Yang tells the story of Chinese parachute students who come to the United States for high school. Their experience is fascinating and unique. Sent to a foreign country alone as a teenager, often from very wealthy families, these teens must learn in a new language and figure out a different society. There is so much to envy here, from the clothing to the handbags to the cars. The expectations for someone like Claire are huge, the pressure form her family immense, and the situations very adult.
Against that wealth and shimmer, Dani’s story is set. She is Filipino, she and her mother work as cleaners in the large homes. She goes to school with wealthy kids, but is known as a scholarship student. She is bright and ferocious, defending her friends along the way. Yet when her teacher sexually harasses her, Dani loses her voice and must regain her passion and anger to find a way forward.
The pairing of these two different girls is phenomenal, their journeys linked but separate in many ways. Powerful, wrenching and insistent, this novel is a rallying cry. Appropriate for ages 14-18.
Reviewed from e-galley provided by Katherine Tegen Books.
Claire started to play the piano when her father got sick. Now after his death, it is a connection to his memory. As Claire longs to go to a school for music, she auditions to become a student of Paul Avon, a well-known and respected piano teacher in San Francisco. Her traditional Filipino mother is uncertain, but is soon charmed by Paul and manages to cover the cost of the lessons. Claire is soon practicing constantly, trying to get Paul’s approval for her playing and reach the emotional center of each piece of music. She participates in competitions and places well, but it never seems like quite enough. As Paul’s moods get more sour, he leaves Claire to watch his house while he goes on tour. When he returns though, Claire’s fantasies about playing for him and finally gaining his approval don’t work out and things turn sexual and sour between them.
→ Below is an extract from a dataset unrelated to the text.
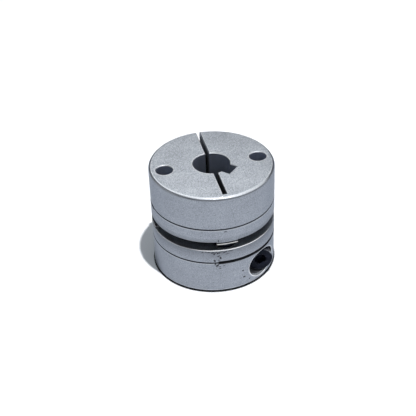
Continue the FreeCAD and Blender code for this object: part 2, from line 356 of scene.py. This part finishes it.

Salaysay’s book is unusual and fascinating. She captures the drive and perfectionism of being a pianist who competes. She also shows the steady grooming and isolation of a young woman who is invited to the outskirts of adulthood and abused. At the same time, Salaysay also shows that sex has meaning and is nothing to be ashamed of, unless it is abusive or rape. This delicate line is kept pure throughout the book, as Claire learns about herself and what one event can do.
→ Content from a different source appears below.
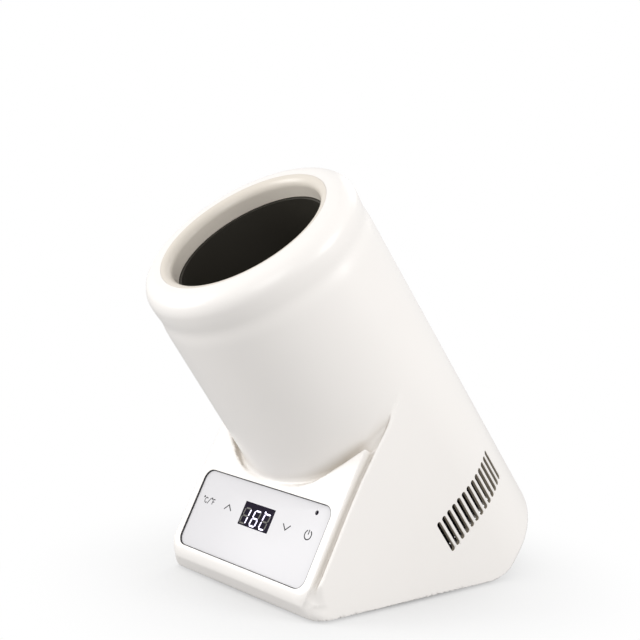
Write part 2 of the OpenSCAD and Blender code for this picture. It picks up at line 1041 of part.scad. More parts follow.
function curve_point(p, i, t) =
    let (a = p[max(i - 1, 0)], b = p[i], c = p[i + 1], d = p[min(i + 2, len(p) - 1)])
    0.5 * (2 * b + (c - a) * t + (2 * a - 5 * b + 4 * c - d) * t * t
           + (3 * b - a - 3 * c + d) * t * t * t);
function curve(p, steps = 4) =
    concat([for (i = [0 : len(p) - 2], j = [0 : steps - 1]) curve_point(p, i, j / steps)],
           [p[len(p) - 1]]);
function unit(v) = v / norm(v);
function wire_ring(at, along, r, sides) =
    let (u = unit(cross(along, [1, 0, 0.02])), v = cross(unit(along), u))
    [for (k = [0 : sides - 1]) at + r * (cos(360 * k / sides) * u + sin(360 * k / sides) * v)];

module wire(points, r, sides = 8) {
    path = curve(points);
    last = len(path) - 1;
    rings = [for (i = [0 : last])
        wire_ring(path[i], path[min(i + 1, last)] - path[max(i - 1, 0)], r, sides)];
    polyhedron(
        points = [for (one = rings) each one],
        faces = concat(
            [[for (k = [0 : sides - 1]) k]],
            [for (i = [0 : last - 1], k = [0 : sides - 1])
                let (a = i * sides + k, b = i * sides + (k + 1) % sides)
                [a, a + sides, b + sides, b]],
            [[for (k = [sides - 1 : -1 : 0]) last * sides + k]]));
}

// Wires lying side by side
module ribbon(points, count, r) {
    for (i = [0 : count - 1])
        translate([(i - (count - 1) / 2) * (2 * r + 0.1), 0, 0])
            wire(points, r);
}

panel_cable_route = [[0, -134.6, 44], [0, -131, 42], [0, -128.5, 34], [0, -128.8, 24], [0, -129, 19.3]];
jack_route = [[0, 33, 46.5], [-14, 26, 40], [-40, 2, 22], [-52, -30, 9], [-51, -62, 8],
              [-38, -78, 12], [-24, -86.3, 15]];
peltier_route = [[0, -20.4, 86], [0, -36, 86], [0, -47, 85.4], [0, -50.5, 80], [0, -54, 72],
                 [0, -58.6, 65.5]];
fan_route = [[40.8, -30, 40], [45, -36, 41], [47, -46, 45], [44, -54, 52], [36, -58, 60],
             [30, -58.6, 65.5]];
sensor_route = [[0, -50.8, 121.9], [0, -50.8, 112], [1, -52, 98], [4, -55, 87], [8, -56.5, 78],
                [13, -55, 71], [14, -57.2, 66.5]];

module panel_cable() {
    color([0.85, 0.85, 0.85])
        on_base()
            ribbon(panel_cable_route, 6, 0.55);
}

module jack_lead() {
    color(black_plastic)
        on_base()
            wire(jack_route, 1.5);
}

module peltier_leads() {
    color([0.6, 0.08, 0.08])
        along_tube()
            ribbon(peltier_route, 2, 0.9);
}

module fan_lead() {
    color(black_plastic)
        along_tube()
            wire(fan_route, 0.9);
}

module sensor_lead() {
    color([0.85, 0.85, 0.85])
        along_tube()
            wire(sensor_route, 0.9);
}

// --- Nodes ---

main_housing();
rim_collar();
well_liner();
liner_gasket();
bottle_pad();
foam_jacket();
foam_floor();
thermal_pad();
cold_block();
peltier_cold_plate();
peltier_pellets();
peltier_hot_plate();
peltier_seal();
clamp_screws();
clamp_bushes();
heat_sink();
air_baffle();
fan_frame();
fan_stator();
fan_rotor();
fan_magnet();
fan_shaft();
fan_screws();
temperature_sensor();
touch_glass();
display_module();
lit_segments();
unlit_segments();
indicator_led();
touch_springs();
control_board();
board_screws();
power_board();
power_components();
power_board_screws();
power_jack();
base_cover();
base_screws();
rubber_feet();
panel_cable();
jack_lead();
peltier_leads();
fan_lead();
sensor_lead();
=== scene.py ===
"""Looks of a countertop wine cooler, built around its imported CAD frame. All lengths are in metres."""
import json
from math import cos, pi, radians, sin, tan

import bmesh
import bpy
import numpy as np
from mathutils import Matrix, Vector


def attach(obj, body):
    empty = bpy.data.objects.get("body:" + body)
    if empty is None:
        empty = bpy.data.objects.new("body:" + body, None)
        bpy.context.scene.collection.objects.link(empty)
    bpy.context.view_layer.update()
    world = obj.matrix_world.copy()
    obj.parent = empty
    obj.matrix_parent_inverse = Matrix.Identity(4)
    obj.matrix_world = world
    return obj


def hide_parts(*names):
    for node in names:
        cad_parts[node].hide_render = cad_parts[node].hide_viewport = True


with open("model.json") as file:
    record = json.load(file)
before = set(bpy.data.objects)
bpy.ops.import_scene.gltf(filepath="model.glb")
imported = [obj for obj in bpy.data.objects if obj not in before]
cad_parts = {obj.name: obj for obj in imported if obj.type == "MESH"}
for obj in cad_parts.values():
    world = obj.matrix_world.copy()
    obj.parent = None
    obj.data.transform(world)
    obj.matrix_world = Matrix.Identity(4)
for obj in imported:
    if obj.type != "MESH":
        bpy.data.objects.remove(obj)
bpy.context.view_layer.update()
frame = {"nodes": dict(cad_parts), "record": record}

# --- Driving dimensions, as in the CAD part ---

TILT = radians(38)
FOOT_GAP = 0.0015
TUBE_R = 0.072
DRAFT = radians(1)
DRAFT_LEVEL = 0.060
RIM_CREST = 0.274
RIM_ROUND = 0.011
TAIL_CUT = 0.005
HEEL_ROUND = 0.033
WALL = 0.0026
MOUTH_R = 0.0485
MOUTH_ROUND = 0.0055
COLLAR_SEAM_R = 0.054
LINER_TOP = 0.261

PANEL_SLOPE = radians(63.2)
PANEL_REACH = 0.1652
PANEL_RISE = 0.0164
TOE_REACH = 0.1615
TOE_LEAN = radians(33)
FACE_HALF_W = 0.0666
FACE_LIFT = 0.001

GLASS_W = 0.121
GLASS_L = 0.0497
GLASS_T = 0.0015
GLASS_CORNER = 0.0065
GLASS_GAP = 0.0004
TOUCH_ROW = 0.0306
TOUCH_OUTER = 0.048
TOUCH_INNER = 0.0281
LED_U = 0.0442
DISPLAY_W = 0.0287
DISPLAY_H = 0.0148

VENT_COUNT = 13
VENT_FIRST = -0.0272
VENT_PITCH = 0.00515
VENT_W = 0.0031
VENT_LOW = 0.0534
VENT_HIGH = 0.0774
VENT_CHAMFER = 0.0004
VENT_CUT_IN = 0.009
VENT_CUT_OUT = 0.004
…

Salaysay’s writing is exquisite. Readers will at first be on alert about Paul and his approach, but soon will settle in just as Claire does as her playing improves. Yet throughout there are multiple points of tension for Claire and the reader. There is Claire’s falling out with her best friend, fighting with her mother, traveling to the city, and steadily becoming someone else. Yet when she is wounded and hurt, it is those same people she left behind who are there for her and help label what happened to her.
A symphony of a book, this novel encompasses music, race, sexuality and assault. Appropriate for ages 15-18.